Kerby also details Smith’s efforts to control the private blockade running that was selling cotton with no benefit to the government (see p. 164).

p. 16:

Although every section of the Confederate States profited to some degree from trade with the enemy and blocade-running, only the Trans-Mississippi Department shared a common border with a neutral nation, Mexico. After Vicksburg and Port Hudson fell, therefore, only the Trans-Mississippi Department enjoyed free access to the markets of the outside world.

By 1864, however, Trans-Mississippi generals and legislators had placed the Mexico commerce “under stringent control” (166).

p. 179 discusses the transient population of teamsters that began to concentrate in San Antonio in preparation for last leg of overland transportation to Bagdad, across the Mexican border, in exchange for import goods. “Because the records which survive are fragmentary,” Kerby notes, “it is impossible to estimate either the total amount or the sum value of the cargoes imported; nor is it possible to determine the proportion of the imports received by either government or civilian consumers.
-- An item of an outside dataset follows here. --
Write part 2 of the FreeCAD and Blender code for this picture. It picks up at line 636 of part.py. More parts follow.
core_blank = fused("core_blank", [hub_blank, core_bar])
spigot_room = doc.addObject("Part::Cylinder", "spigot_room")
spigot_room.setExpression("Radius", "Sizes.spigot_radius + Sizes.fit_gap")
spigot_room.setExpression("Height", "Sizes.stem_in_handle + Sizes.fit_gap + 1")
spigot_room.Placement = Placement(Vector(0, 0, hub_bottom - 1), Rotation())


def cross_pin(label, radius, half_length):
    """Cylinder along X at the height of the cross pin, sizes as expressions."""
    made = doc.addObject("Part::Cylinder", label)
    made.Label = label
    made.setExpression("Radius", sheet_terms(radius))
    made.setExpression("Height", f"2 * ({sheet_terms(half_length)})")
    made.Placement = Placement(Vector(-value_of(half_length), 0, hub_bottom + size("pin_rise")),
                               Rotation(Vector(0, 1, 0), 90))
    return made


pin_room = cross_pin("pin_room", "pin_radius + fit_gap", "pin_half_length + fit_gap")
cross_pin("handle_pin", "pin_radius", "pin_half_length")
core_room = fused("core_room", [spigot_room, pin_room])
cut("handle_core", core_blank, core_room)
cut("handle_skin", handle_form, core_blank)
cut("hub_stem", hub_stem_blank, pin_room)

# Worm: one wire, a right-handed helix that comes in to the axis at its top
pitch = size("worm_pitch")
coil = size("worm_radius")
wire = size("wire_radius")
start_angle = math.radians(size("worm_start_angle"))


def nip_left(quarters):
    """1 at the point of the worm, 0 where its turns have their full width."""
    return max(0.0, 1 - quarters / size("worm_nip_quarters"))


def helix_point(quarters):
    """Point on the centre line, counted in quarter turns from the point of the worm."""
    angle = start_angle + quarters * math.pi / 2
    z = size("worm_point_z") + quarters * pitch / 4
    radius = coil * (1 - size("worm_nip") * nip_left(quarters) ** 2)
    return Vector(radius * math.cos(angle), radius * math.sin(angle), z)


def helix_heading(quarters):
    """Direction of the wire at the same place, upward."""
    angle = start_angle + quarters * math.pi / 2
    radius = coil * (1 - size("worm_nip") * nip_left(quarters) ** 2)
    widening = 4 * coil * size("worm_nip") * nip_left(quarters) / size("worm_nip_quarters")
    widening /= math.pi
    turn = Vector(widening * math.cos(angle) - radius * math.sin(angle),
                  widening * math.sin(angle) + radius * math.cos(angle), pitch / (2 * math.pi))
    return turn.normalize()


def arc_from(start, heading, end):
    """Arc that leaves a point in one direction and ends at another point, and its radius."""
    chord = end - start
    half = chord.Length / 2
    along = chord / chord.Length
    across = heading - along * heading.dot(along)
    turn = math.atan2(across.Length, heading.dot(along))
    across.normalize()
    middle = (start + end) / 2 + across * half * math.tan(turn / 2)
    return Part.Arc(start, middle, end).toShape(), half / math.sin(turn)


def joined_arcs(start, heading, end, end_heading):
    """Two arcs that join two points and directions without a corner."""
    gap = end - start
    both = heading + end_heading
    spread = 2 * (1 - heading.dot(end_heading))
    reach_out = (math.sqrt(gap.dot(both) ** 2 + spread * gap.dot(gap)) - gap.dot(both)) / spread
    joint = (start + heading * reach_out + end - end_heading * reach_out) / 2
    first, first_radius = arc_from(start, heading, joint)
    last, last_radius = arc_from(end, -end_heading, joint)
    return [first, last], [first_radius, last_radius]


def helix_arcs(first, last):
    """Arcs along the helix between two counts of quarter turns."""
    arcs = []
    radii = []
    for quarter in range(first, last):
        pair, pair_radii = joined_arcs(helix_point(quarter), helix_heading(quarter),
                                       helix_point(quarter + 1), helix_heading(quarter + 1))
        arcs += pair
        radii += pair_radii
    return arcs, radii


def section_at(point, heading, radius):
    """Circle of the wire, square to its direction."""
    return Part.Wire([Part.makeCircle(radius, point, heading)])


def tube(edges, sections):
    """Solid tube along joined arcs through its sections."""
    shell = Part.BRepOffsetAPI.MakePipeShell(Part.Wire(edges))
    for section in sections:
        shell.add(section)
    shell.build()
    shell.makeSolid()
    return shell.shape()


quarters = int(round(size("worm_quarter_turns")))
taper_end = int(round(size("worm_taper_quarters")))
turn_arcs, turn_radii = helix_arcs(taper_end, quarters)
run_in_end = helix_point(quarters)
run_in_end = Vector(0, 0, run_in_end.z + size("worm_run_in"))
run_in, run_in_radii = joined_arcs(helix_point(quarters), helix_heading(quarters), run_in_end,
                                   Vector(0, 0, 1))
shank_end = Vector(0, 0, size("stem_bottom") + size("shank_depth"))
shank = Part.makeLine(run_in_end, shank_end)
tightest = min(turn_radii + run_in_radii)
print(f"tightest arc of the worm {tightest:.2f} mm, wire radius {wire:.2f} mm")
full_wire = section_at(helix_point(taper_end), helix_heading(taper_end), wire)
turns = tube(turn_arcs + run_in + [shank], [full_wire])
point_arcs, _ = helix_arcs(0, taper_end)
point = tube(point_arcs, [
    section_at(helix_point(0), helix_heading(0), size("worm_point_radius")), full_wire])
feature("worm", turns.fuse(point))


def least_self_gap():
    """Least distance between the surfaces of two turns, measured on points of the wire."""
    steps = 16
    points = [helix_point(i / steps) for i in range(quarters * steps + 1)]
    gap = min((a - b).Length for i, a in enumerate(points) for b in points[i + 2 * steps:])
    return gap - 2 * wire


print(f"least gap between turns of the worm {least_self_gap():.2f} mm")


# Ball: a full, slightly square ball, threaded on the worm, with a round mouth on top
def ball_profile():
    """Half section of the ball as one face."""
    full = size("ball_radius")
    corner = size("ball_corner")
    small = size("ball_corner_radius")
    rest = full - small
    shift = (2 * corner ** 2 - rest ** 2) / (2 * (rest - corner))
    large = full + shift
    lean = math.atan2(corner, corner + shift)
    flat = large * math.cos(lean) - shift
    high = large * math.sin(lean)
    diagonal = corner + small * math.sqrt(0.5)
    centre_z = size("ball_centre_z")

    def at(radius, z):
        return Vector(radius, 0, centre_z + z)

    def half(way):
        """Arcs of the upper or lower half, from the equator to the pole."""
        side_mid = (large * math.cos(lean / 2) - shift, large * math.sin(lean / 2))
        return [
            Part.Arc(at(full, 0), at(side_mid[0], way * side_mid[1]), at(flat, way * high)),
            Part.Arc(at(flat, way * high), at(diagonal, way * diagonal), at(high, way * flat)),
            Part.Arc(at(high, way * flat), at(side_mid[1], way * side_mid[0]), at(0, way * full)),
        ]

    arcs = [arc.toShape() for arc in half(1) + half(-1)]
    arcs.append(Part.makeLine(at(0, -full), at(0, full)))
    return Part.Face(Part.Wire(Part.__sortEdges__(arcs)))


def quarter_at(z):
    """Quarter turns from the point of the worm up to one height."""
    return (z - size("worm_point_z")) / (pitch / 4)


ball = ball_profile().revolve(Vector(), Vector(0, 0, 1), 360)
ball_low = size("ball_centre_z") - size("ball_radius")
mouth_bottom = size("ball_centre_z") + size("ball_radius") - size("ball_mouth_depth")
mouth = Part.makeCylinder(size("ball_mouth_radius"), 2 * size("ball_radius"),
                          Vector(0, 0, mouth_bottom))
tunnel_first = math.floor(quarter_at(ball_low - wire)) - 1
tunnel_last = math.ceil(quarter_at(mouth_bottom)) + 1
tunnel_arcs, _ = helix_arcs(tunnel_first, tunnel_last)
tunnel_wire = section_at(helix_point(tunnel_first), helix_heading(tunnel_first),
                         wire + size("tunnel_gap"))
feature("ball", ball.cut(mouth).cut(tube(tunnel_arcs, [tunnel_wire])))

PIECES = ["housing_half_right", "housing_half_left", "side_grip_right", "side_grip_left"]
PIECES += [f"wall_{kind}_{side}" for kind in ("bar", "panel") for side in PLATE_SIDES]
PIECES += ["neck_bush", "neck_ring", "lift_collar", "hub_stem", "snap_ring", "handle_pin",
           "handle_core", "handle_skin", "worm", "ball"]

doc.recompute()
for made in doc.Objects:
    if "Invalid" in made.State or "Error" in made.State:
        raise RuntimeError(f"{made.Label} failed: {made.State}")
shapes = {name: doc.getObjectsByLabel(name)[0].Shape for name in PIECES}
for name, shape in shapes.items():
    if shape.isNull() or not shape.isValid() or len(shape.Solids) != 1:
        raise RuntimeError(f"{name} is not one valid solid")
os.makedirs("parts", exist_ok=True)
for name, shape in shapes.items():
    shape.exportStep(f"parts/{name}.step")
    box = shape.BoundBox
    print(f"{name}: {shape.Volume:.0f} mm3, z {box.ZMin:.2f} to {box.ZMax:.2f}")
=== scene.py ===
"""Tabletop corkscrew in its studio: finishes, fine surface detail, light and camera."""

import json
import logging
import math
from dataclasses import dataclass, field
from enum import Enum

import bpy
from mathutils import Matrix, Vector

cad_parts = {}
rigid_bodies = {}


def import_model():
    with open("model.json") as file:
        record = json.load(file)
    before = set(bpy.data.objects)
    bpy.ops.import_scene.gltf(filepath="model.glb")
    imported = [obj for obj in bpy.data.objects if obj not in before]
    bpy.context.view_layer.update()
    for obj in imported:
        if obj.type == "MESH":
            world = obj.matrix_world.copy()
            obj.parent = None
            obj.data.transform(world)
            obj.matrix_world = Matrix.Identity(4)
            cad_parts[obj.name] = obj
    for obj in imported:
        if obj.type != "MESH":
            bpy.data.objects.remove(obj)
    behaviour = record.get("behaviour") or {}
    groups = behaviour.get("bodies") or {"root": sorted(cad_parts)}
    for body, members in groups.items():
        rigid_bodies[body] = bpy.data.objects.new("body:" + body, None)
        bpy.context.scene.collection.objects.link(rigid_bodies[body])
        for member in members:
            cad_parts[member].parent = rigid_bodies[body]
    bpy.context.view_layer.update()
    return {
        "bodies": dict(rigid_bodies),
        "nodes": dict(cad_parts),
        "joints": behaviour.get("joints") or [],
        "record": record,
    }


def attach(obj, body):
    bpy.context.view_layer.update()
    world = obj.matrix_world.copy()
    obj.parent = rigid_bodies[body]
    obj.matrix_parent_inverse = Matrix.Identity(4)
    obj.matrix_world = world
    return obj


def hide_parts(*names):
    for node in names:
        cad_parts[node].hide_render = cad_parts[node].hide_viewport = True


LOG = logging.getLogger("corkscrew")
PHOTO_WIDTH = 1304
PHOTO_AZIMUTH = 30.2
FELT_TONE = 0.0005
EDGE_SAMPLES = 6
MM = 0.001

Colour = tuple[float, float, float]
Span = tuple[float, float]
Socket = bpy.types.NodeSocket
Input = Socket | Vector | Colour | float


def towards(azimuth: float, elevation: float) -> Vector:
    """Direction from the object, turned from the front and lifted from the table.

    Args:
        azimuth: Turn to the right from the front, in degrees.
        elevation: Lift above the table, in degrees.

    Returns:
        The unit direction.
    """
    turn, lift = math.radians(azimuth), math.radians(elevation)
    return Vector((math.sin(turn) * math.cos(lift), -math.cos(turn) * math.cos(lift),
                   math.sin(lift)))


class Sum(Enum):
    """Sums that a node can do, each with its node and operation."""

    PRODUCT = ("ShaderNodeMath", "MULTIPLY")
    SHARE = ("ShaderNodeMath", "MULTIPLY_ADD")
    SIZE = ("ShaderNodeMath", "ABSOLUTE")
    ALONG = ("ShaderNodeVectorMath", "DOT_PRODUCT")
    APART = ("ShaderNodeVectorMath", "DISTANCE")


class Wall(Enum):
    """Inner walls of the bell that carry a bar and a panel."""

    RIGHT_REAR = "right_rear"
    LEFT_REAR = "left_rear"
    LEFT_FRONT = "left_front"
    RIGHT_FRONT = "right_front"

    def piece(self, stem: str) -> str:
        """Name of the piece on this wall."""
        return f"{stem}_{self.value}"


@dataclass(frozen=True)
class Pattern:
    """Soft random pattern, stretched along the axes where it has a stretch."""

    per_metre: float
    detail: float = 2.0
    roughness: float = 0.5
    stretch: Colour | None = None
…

The only thing that is certain is that neither the demands of the military nor the wants of the population at large were ever adequately met” (182-183).

Remainder of chapter discusses capture of Brownsville and the continued conflict between Confederate military authorities and Texas state authorities over control of the state’s cotton.

  1. For a description of some of these recaptured slaves being taken to Texas, see this reprinted excerpt from the Galveston news.